Es war einmal vor unendlich langer Zeit… oder nein, es ist doch erst gute zehn Jahre her, da war das Glitterhouse-Label an der Speerspitze der Grunge-Bewegung. Die ersten, mittlerweile gesuchten, E.P.’s von Monster Magnet erschienen beim Beverunger Indie, der Deutschland-Vertrieb für Sub-Pop und Amphetamine/Reptile verbarg sich in der Villa im Grünen Weg. Glitterhouse war damals eine unter Insidern wohlbekannte Adresse, wurden hier doch die ersten Scheiben von Nirvana („Bleach“), Soundgarden („Fopp“, „Screaming Life“) und Helmet („Born Annoying“, „Strap It On“) unters Volk gebracht.

Bild vom OBS-Festival

Unbestrittener Star des Labels: Chris Eckman (2. v.r.), hier mit tatkräftiger Unterstützung der „Bambi Molesters“ aus Jugoslawien.

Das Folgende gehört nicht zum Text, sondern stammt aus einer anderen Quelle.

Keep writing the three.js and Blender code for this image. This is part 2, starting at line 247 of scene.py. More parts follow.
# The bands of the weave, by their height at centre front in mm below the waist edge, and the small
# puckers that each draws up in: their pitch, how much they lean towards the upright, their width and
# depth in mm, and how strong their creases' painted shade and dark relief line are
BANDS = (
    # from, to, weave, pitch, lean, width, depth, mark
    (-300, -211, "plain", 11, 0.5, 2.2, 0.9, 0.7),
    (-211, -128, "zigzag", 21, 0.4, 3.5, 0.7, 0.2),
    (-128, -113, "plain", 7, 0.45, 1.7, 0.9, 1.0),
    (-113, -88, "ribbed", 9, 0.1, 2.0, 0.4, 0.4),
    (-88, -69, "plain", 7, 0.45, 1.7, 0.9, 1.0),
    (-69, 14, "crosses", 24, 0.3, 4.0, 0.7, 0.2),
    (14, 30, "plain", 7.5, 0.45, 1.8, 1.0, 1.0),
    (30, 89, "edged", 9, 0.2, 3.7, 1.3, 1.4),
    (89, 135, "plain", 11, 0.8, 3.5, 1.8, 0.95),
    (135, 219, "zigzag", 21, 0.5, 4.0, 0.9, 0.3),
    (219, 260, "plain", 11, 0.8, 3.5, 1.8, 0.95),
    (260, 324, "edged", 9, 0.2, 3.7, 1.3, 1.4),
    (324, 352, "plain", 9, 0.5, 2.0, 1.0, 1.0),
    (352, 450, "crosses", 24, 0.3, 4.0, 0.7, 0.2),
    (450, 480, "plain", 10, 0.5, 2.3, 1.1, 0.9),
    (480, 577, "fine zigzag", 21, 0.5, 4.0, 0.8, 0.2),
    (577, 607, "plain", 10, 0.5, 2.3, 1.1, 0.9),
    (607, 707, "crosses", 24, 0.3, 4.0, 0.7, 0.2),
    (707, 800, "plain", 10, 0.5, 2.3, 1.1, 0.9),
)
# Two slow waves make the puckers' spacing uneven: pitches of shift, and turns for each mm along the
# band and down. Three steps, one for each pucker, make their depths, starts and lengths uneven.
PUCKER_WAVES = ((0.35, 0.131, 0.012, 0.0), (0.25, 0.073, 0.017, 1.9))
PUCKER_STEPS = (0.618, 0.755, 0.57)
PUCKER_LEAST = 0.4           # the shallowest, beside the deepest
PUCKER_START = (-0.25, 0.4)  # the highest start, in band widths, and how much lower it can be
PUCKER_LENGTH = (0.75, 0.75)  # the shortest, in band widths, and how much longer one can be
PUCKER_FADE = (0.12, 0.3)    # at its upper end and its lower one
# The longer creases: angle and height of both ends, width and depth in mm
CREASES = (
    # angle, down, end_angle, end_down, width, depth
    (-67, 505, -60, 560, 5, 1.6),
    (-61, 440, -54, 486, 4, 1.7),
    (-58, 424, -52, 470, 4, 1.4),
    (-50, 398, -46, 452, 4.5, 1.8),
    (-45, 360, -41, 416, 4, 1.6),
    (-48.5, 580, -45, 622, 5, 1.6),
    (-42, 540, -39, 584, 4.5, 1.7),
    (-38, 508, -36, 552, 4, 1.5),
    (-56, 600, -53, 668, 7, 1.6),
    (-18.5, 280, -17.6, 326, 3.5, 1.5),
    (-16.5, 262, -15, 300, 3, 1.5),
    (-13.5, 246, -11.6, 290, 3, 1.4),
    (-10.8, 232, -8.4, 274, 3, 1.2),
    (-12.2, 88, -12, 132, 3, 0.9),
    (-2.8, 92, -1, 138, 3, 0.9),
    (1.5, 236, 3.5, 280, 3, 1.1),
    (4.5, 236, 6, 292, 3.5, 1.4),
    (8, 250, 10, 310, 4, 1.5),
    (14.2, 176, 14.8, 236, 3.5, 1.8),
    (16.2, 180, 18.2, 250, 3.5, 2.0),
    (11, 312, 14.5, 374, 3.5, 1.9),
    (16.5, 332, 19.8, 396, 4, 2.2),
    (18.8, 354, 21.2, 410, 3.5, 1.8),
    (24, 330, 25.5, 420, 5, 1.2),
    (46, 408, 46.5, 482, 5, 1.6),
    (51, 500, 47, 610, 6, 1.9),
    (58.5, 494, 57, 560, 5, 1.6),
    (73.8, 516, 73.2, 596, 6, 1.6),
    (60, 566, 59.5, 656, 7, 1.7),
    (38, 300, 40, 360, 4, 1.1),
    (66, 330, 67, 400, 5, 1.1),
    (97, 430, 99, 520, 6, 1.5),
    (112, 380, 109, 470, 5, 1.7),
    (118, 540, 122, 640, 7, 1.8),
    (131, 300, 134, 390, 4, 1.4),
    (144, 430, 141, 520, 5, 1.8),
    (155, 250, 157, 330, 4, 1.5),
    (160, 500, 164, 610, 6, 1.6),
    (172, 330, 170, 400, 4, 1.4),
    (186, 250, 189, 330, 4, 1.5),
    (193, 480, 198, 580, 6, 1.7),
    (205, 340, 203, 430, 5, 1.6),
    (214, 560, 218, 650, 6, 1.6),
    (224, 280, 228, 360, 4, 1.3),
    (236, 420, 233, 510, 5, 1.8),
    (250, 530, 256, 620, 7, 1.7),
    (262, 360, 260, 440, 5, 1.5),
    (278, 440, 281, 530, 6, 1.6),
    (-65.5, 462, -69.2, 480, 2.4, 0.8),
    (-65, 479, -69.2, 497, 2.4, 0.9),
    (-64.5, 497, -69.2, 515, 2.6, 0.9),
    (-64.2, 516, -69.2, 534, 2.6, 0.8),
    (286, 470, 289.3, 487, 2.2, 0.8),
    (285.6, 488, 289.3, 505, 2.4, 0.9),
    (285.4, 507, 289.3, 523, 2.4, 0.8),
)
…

Als der Grungeboom irgendwann lächerlich zu werden begann, musste sich auch das kleine Beverunger Label neue Jagdgründe erobern. Grunge war eine Sache von Majorlabels geworden und Glitterhouse konnte wohl weder die Kapazitäten bieten um den deutschen Markt erschöpfend zu beliefern noch hatte es daran gar Interesse. Der musikalische Wandel kam unaufhaltsam und in beeindruckender Geschwindigkeit. Wo sich bis vor kurzem noch Punk- und Grungebands die Klinke in die Hand gaben, regierte plötzlich eine merkwürdig schräg klingende Musik mit Bestandteilen aus Folk, Rock, Country und kranken Songwriterergüssen á la Tim Buckley oder Tom Waits. Die Schublade „Alternative Country“ wurde von den Printmedien geöffnet und in kürzester Zeit hatte sich Glitterhouse hier etabliert.
Der Schritt war gewagt, schließlich war (und ist) die Fangemeinde für die Musik, die immer einen CD-Durchlauf mehr braucht bevor es „Klick“ macht, nicht groß. In Deutschland dürfte die Anzahl der Alt. Country/No Depression/Americana-Hardcore-Fans wohl die Tausender-Marke nur knapp überschreiten. Glitterhouse jedoch agiert weltweit, bringt auch den Amerikanern ihre besten Songwriter zurück: Lichtgestalten wie Terry Lee Hale, The Walkabouts, Neil Casal und Hazeldine. Lichtgestalten, die in Amerika nie einen Deal hätten ergattern können, in dem Land wo die Quellen für Milch und Honig nur mit hohen Auflagen erkauft werden können. Schmerzlich bekamen das die Walkabouts zu spüren, die seinerzeit nach zwei Flopalben bei Virgin Records schneller wieder bei Glitterhouse im Firmengarten Verträge unterzeichneten als sie gucken konnten.

Bild vom OBS-Festival

Was hier wohl Samstag-Abend-gefachsimpelt wird!? V.l.n.r.: Edgar Heckmann, Chef von „Blue Rose Records“; Chris Eckman von „The Walkabouts“; Reinhard Holstein, Chef von “Glitterhouse“.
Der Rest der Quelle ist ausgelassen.